These baked diced potatoes are the perfect crispy on the outside, tender on the inside bite you want in any roasted veggie. Made with a few ingredients, delicious herbs, and baked to a golden brown, this oven-roasted potato recipe will be ready in under an hour.
Cubed Potatoes in Oven
Potatoes are an interesting food. It really is not the most exciting of root vegetables but what is incredible is how versatile they are when cooked, baked, or fried the right way.
This roasted potatoes recipe is no exception. Who doesn’t love those crispy bits on the edges and that soft and tender inside?!
With the addition of herbs such as basil, oregano and dill to name a few, these roasted potatoes are fancy enough to serve for special occasions and simple enough to make for a weeknight meal.
Why you’ll love these baked cubed potatoes 🥔
Perfect side dish – This easy side dish pairs well with so many main dishes.
Great leftovers – If you happen to have any left, pop them into the air fryer to heat through and they’re even better the second time you have them.
Simple ingredients – You just need a handful of ingredients to make this classic side dish. I like to use dried herbs instead of fresh because I always readily have them on hand, but fresh works as well.
Versatile – Once you have the base recipe, you can use different seasonings to switch it up.
Equipment you’ll need
- Cutting Board – This is my favorite. It’s pretty.

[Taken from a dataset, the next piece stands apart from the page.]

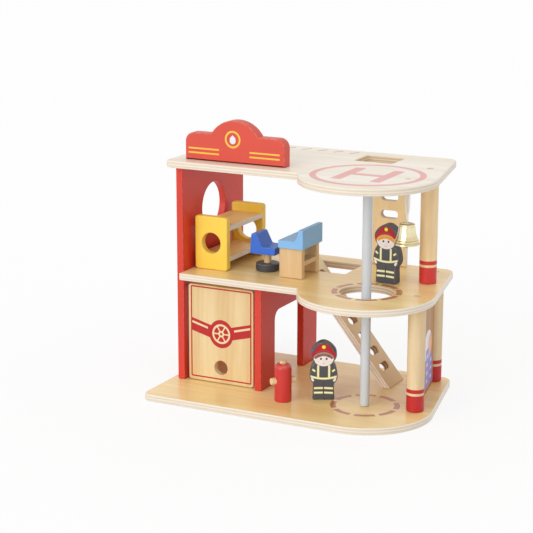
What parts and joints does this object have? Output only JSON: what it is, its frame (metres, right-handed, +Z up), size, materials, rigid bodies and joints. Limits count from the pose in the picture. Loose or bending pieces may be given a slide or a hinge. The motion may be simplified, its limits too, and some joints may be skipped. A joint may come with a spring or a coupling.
{
  "type": "toy fire station",
  "caption": "Open wooden toy fire station on two storeys: garage door, ladders, sliding pole, hanging bell, loose furniture, hydrant and flat figures.",
  "frame": {"origin": "middle of the bounding box, on the underside of the base plate", "axes": "+X right along the front, +Y from the front to the back, +Z up"},
  "size_m": [0.3578, 0.242, 0.3542],
  "materials": {
    "birch_ply": "clear satin varnish on light plywood",
    "pale_birch": "clear satin varnish on pale plywood",
    "red_wood": "satin red paint on plywood",
    "pine": "bare satin wood with red painted feet on the posts",
    "grey_wood": "satin grey paint on a wooden rod",
    "yellow_wood": "satin yellow paint",
    "blue_wood": "satin blue paint",
    "sky_wood": "satin light blue paint",
    "charcoal_wood": "satin dark grey paint with a printed face and clothes",
    "hydrant_red": "gloss red paint on turned wood",
    "bell_brass": "polished pale gold",
    "steel": "plain zinc-plated steel",
    "cotton": "twisted white cotton string"
  },
  "bodies": {
    "station": {"base_plate": "birch_ply", "middle_floor": "birch_ply", "upper_ladder": "birch_ply", "lower_ladder": "birch_ply", "roof_deck": "pale_birch", "left_wall": "red_wood", "garage_wall": "red_wood", "roof_sign": "red_wood", "lower_front_post": "pine", "lower_back_post": "pine", "upper_post": "pine", "poster_panel": "pine", "bell_peg": "pine", "floor_dowel_front": "pine", "floor_dowel_rear": "pine", "roof_dowel_front": "pine", "roof_dowel_rear": "pine", "sign_dowel_left": "pine", "sign_dowel_right": "pine", "plug_front_post": "pine", "plug_back_post": "pine", "plug_upper_post": "pine", "slide_pole": "grey_wood", "screw_left_wall_front": "steel", "screw_left_wall_rear": "steel", "screw_garage_wall_front": "steel", "screw_garage_wall_rear": "steel", "screw_front_post_foot": "steel", "screw_back_post_foot": "steel", "screw_pole_foot": "steel", "screw_front_post_top": "steel", "screw_back_post_top": "steel", "screw_upper_post_top": "steel", "screw_upper_post_foot": "steel"},
    "garage_door": {"garage_door": "pine", "door_pin_left": "steel", "door_pin_right": "steel"},
    "bell": {"bell_cup": "bell_brass", "bell_string": "cotton"},
    "clapper": {"bell_clapper": "bell_brass"},
    "bunk": {"bunk_front_panel": "yellow_wood", "bunk_back_panel": "yellow_wood", "bunk_lower_shelf": "birch_ply", "bunk_upper_shelf": "birch_ply"},
    "chair": {"chair_base": "charcoal_wood", "chair_stem": "pine", "chair_seat": "blue_wood"},
    "desk": {"desk_top": "sky_wood", "desk_front_panel": "pine", "desk_back_panel": "pine", "desk_shelf": "pine"},
    "hydrant": {"hydrant_body": "hydrant_red", "hydrant_cap": "pine", "hydrant_peg": "pine"},
    "lower_figure": {"figure_lower": "charcoal_wood"},
    "upper_figure": {"figure_upper": "charcoal_wood"}
  },
  "joints": [
    {"name": "garage_door_hinge", "type": "hinge", "parent": "station", "child": "garage_door", "pos_m": [-0.10795, -0.0355, 0.1342], "axis": [-1, 0, 0], "range_deg": [-90, 90]},
    {"name": "bell_swing", "type": "hinge", "parent": "station", "child": "bell", "pos_m": [0.1441, -0.0342, 0.2909], "axis": [1, 0, 0], "range_deg": [-30, 30]},
    {"name": "clapper_swing", "type": "hinge", "parent": "bell", "child": "clapper", "pos_m": [0.1441, -0.0342, 0.2438], "axis": [1, 0, 0], "range_deg": [-20, 20]},
    {"name": "bunk_lift_out", "type": "slide", "parent": "station", "child": "bunk", "axis": [0, -1, 0], "range_m": [0, 0.15]},
    {"name": "chair_lift_out", "type": "slide", "parent": "station", "child": "chair", "axis": [0, -1, 0], "range_m": [0, 0.095]},
    {"name": "desk_lift_out", "type": "slide", "parent": "station", "child": "desk", "axis": [0, -1, 0], "range_m": [0, 0.1]},
    {"name": "hydrant_lift_out", "type": "slide", "parent": "station", "child": "hydrant", "axis": [0, -1, 0], "range_m": [0, 0.08]},
    {"name": "lower_figure_lift_out", "type": "slide", "parent": "station", "child": "lower_figure", "axis": [0, -1, 0], "range_m": [0, 0.11]},
    {"name": "upper_figure_lift_out", "type": "slide", "parent": "station", "child": "upper_figure", "axis": [0.3, 0.9539, 0], "range_m": [0, 0.115]}
  ]
}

- Chef Knife – It’s so much nicer to chop potatoes when you have a good knife.
- Peeler – To easily peel the potatoes, though I generally leave the skins on.
- Baking Sheet – Use a baking sheet with a lip so the potatoes don’t slide off.
Below is a list of the ingredients you’ll need to gather to make this recipe. Scroll all the way down for the full recipe card.
- Olive oil
- Minced garlic
- Dried basil
- Dried marjoram
- Dried dill weed
- Dried thyme
- Dried oregano
- Dried parsley
- Crushed red pepper flakes
- Small(ish) potatoes skins on, cubed
What kind of potatoes are best for roasting? 🥔
Potatoes with lower starch and higher sugar content will achieve a crispy exterior.
All-purpose white potatoes or baby potatoes are a great choice.
Russet potatoes, Yukon Gold and red potatoes will all work nicely as well, each with their own level of crispiness.
How to make the best roasted potatoes
- STEP ONE: Preheat the oven and line a rimmed baking sheet with foil or silicone mat and set aside.
- STEP TWO: In a large bowl, combine oil, garlic, basil, marjoram, dill weed, thyme, oregano, parsley, red pepper flakes, and salt, making sure all potato cubes are coated evenly.
- STEP THREE: Place potatoes in a single layer on the baking sheet and roast until browned on all sides.
How long to roast potatoes
The ideal time to roast potatoes is around 30 minutes at a high temp.
You will notice that this recipe calls for a higher temperature than many other roasted potato recipes.
The lower the temperature, the longer the potatoes take to roast but also more chance for them to get soggy and no one likes soggy potatoes!
What temperature do I use for oven roasted potatoes?
As stated above, this recipe requires a high temp. 475 degrees is optimal for a shorter roast time.
This allows for quick high heat to create that beautiful outer crust.
What goes with roasted potatoes?
What doesn’t?! These flavorful crispy potatoes can be served as a side to any beef, fish or poultry dish. They can also substitute french fries at any time.
If you have any leftovers the next day, try turning them into breakfast potatoes and make a hash or serve them with eggs.
Why aren’t my roasted potatoes crispy?
A great way to combat this right from the start is to soak your potatoes in an ice water bath for up to 2 hours before baking.
The irony is you’ll need to get as much of the moisture out of the potatoes before baking. Even if you don’t soak them.
Pat dry with a paper towel soaking up as much moisture as possible, before seasoning and baking.
It’s also important to remember high heat for roasting and laying them in a single layer so every piece gets roasted evenly.